Przedsiębiorstwa w Dębicy, Przemyślu, Krośnie i Sanoku są na dostatecznym poziomie w skali województwa, jednak muszą w końcu zainwestować z wozy niskopodłogowe
Najgorzej jest w Jaśle, Jarosławiu, Tarnobrzegu gdzie w taborze są tylko H9, M11 i PR110M.. na dodatek w złym stanie technicznym. W tych firmach nic się nie dzieje, mam wrażenie, że nie ma nawet prób naprawy czegokolwiek.. Firmy zatrzymały się na początku lat 90siątych w swym rozwoju i jedynie w Tarnobrzegu jest światełko w tunelu, gdyż jest szansa, że Orbis Transport kupi tarnobrzeskiego przewoźnika. To właśnie w tym mieście jest najgorsza komunikacja w Polsce.. Stare Jelcze PR110M, M11 i zaledwie 3 Jelcze 120M i 2 Kapeny więc jeżeli chodzi o tabor to zasłużone dno. Rozkłady jazdy - porażka bo niedość, że ciążko je rozczytać to jeszcze stare podobnie jak przystanki, likwidacje kolejnych lini... - Tragednia.

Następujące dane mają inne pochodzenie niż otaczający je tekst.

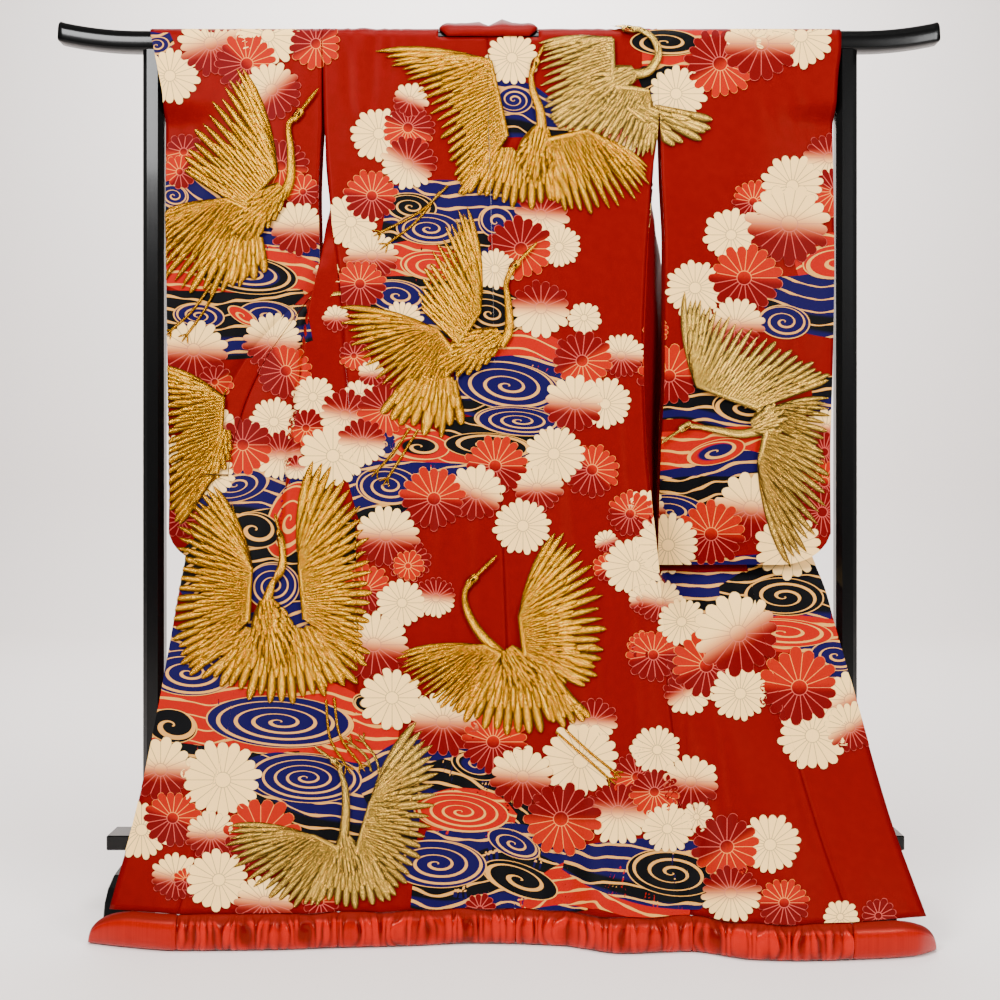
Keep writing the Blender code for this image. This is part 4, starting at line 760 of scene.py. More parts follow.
def monotone_curve(x, y, at):
    """A monotone cubic through (x, y), which never overshoots a point."""
    step = np.diff(x)
    slope = np.diff(y) / step
    same = slope[:-1] * slope[1:] > 0
    first, second = np.where(same, slope[:-1], 1.0), np.where(same, slope[1:], 1.0)
    weight_a, weight_b = 2 * step[1:] + step[:-1], step[1:] + 2 * step[:-1]
    mean = (weight_a + weight_b) / (weight_a / first + weight_b / second)
    tangent = np.concatenate([slope[:1], np.where(same, mean, 0.0), slope[-1:]])
    at = np.clip(np.asarray(at, float), x[0], x[-1])
    i = np.clip(np.searchsorted(x, at) - 1, 0, len(x) - 2)
    t = (at - x[i]) / step[i]
    start = (1 + 2 * t) * (1 - t) ** 2 * y[i] + t * (1 - t) ** 2 * step[i] * tangent[i]
    return start + t * t * (3 - 2 * t) * y[i + 1] + t * t * (t - 1) * step[i] * tangent[i + 1]


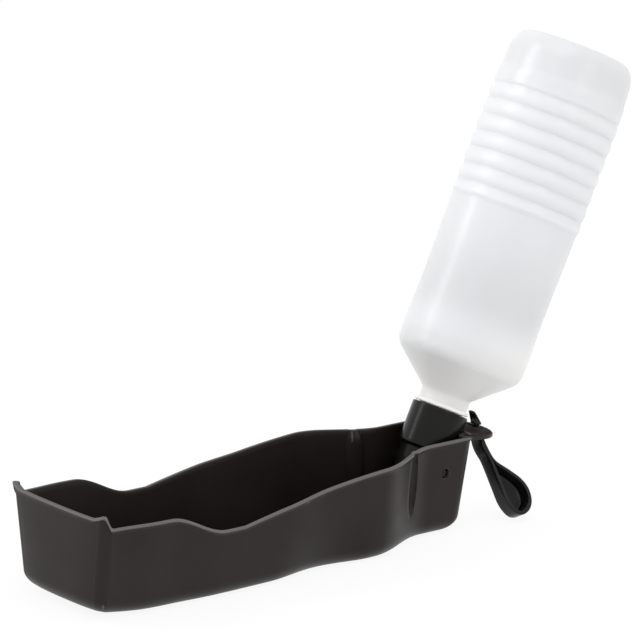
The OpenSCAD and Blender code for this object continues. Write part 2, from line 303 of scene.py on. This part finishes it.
# ---------------------------------------------------------------- the tray
BOTTLE_R, REACH, COLLAR_R, FINISH_R = 32.25, 220.0, 14.3, 11.0
PIVOT_H, WALL, BEAD = 31.5, 1.9, 0.8
NECK_H, DECK_H, DIP_H, LIP, EAR, DECK_DROP = 47.8, 46.4, 35.1, 4.8, 2.0, 0.8
ROUND, FLOOR = 7.5, 2.0
X_END = -(REACH + 7.6)
X_DECK = X_END + 38.4
X_DIP = X_DECK + 35
X_KINK = X_DIP + 11
X_WIDE = X_KINK + 29
X_MID = X_WIDE + 27
X_RAMP, X_SH, X_PI = -40.0, -53.0, -10.0
X_TIP = COLLAR_R + 5.8
WIDE_H, CORNER_H, MID_H, NECK_HALF = BOTTLE_R + 6.55, BOTTLE_R + 4.55, BOTTLE_R + 4.45, COLLAR_R + 6
RE, RT, BOW, TIP_BOW = 5.0, 8.0, 1.4, 0.3
ROCK_LEN, ROCK_H = 48.0, 3.8
# slopes of the walls: how far each comes in for a millimetre down
SIDE_DRAFT, MID_DRAFT_LESS, NECK_DRAFT_LESS, END_DRAFT, TIP_DRAFT, NECK_DRAFT = 0.125, 0.04, 0.05, 0.05, 0.125, 0.035
WAIST_X, WAIST_HALF, WAIST_IN = -88, 32, 2.5
FLUTE_X, FLUTE_Z, FLUTE_HALF_H, FLUTE_HALF_W, FLUTE_DEPTH = -24.5, 32, 18, 4.2, 2.3
PIN_HOLE_R, PIN_RECESS = 2.58, 0.8
SLOT_X, SLOT_HALF_W, SLOT_HALF_L = 35.5, 2.0, 5.8
STRAP_LEAN = math.radians(-28.5)
LEAN = math.radians(24.9)
ALONG = Matrix.Translation((0, 0, PIVOT_H * MM)) @ Matrix.Rotation(LEAN, 4, "Y")


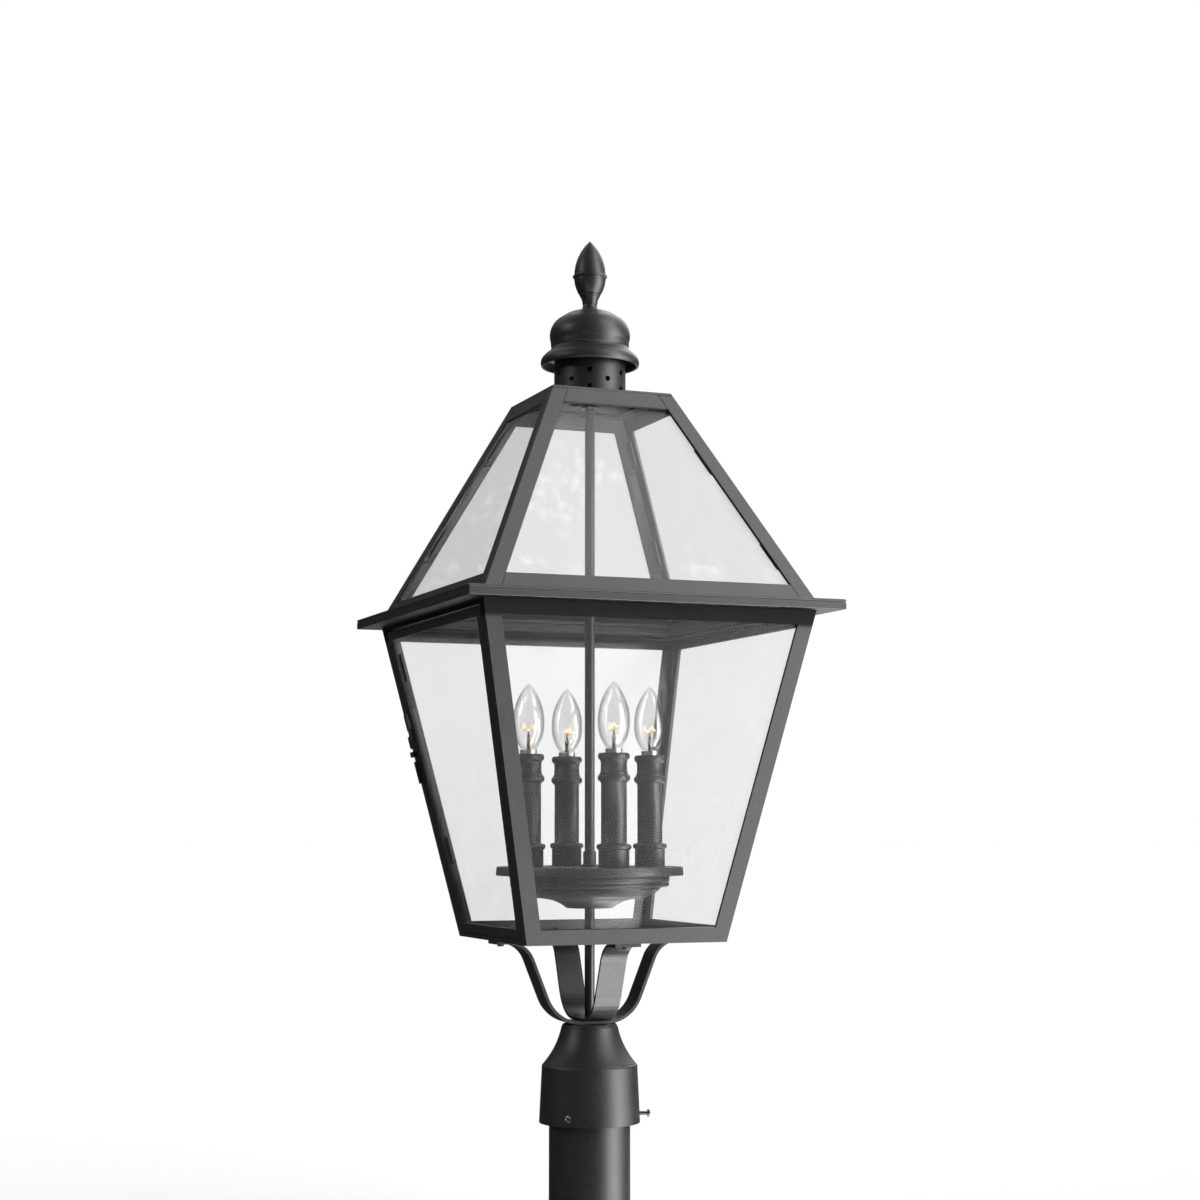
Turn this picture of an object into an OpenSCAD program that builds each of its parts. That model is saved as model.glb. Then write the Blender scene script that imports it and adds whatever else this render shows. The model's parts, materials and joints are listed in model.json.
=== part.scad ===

ZMKS Stalowa Wola działa od lat 70. Jeszcze w połowie lat 90siątych w taborze królowały Autosany H9-35 i Jelcze M11/PR110M. W 1995 roku nastąpiła zdecydowana wymiana taboru. Co roku trafiały po 2, 3 autobusy i tak aż do 2000 roku kiedy to zakupiono Jelcza M121M 013. W latach 1995-2000 zakupiono łącznie 16 autobusów przy ich łącznej ilości 27 sztuk. Lata 2001 - 2004 były bardzo złe dla zakładu. Nie kupiono żadnego autobusu, nie wymieniano przystanków, a stan techniczny autobusów się pogarszał. 2005 rok to swoisty przełom po tych słabych latach. Kupiono 4 autobusy (3x Jelcz M101I Salus + Jelcza M121I Mastero), zakupiono sporą ilość nowych wiat, a miasto przeznaczyło spore fundusze na naprawy autobusów dzięki czemu polepszył się zdecydowanie stan techniczny Jelczy 120M (łącznie 6 sztuk przeszło mniejsze lub większe remonty z czego 120M 098 NG w ZS JELCZ). 2007 rok przyniósł kolejny nabytek i kolejne kilkanaście nowych wiat. Tym razem już nie Jelcza, ale MANa Lion's City o numerze 018 z bardzo bogatym wyposażeniem (klimatyzacja kierowcy, monitoring, głosowa informacja pasażerska). To w tym roku ogłoszono także rozpoczęcie w 2008 roku budowy nowej zajezdni z nowy warsztatem, placem, wiatami dla autobusów, nową lakiernią i myjnią. W 2007 roku ogłoszono także, że w 2009 roku w Stalowej Woli pojawią się w ilości kilkunastu sztuk niskopodłogowe autobusy zasilane CNG. W 2009 roku najstarszymi wozami w ZMKSie będzie kilka sztuk Jelczy 120M. Biorąc pod uwagę inne miasta z Podkarpacia (Rzeszów, Przemyśl, Mielec, Dębica, Tarnobrzeg, Sanok, Leżajsk, Jasło) to ZMKS jest obok Rzeszowa najdynamiczniej rozwijającym się przedsiębiorstwem komunikacji miejskiej. Systematyczna wymiana taboru i przystanków, budowa nowej bazy, wprowadzenie wozów na CNG, optymalizacja tras i rozkładów a na dodatek nadal tanie bilety 90 gr za ulgowy i 1,80 za zwykły Jak wy sądzicie ? Czekam na wasze opinie.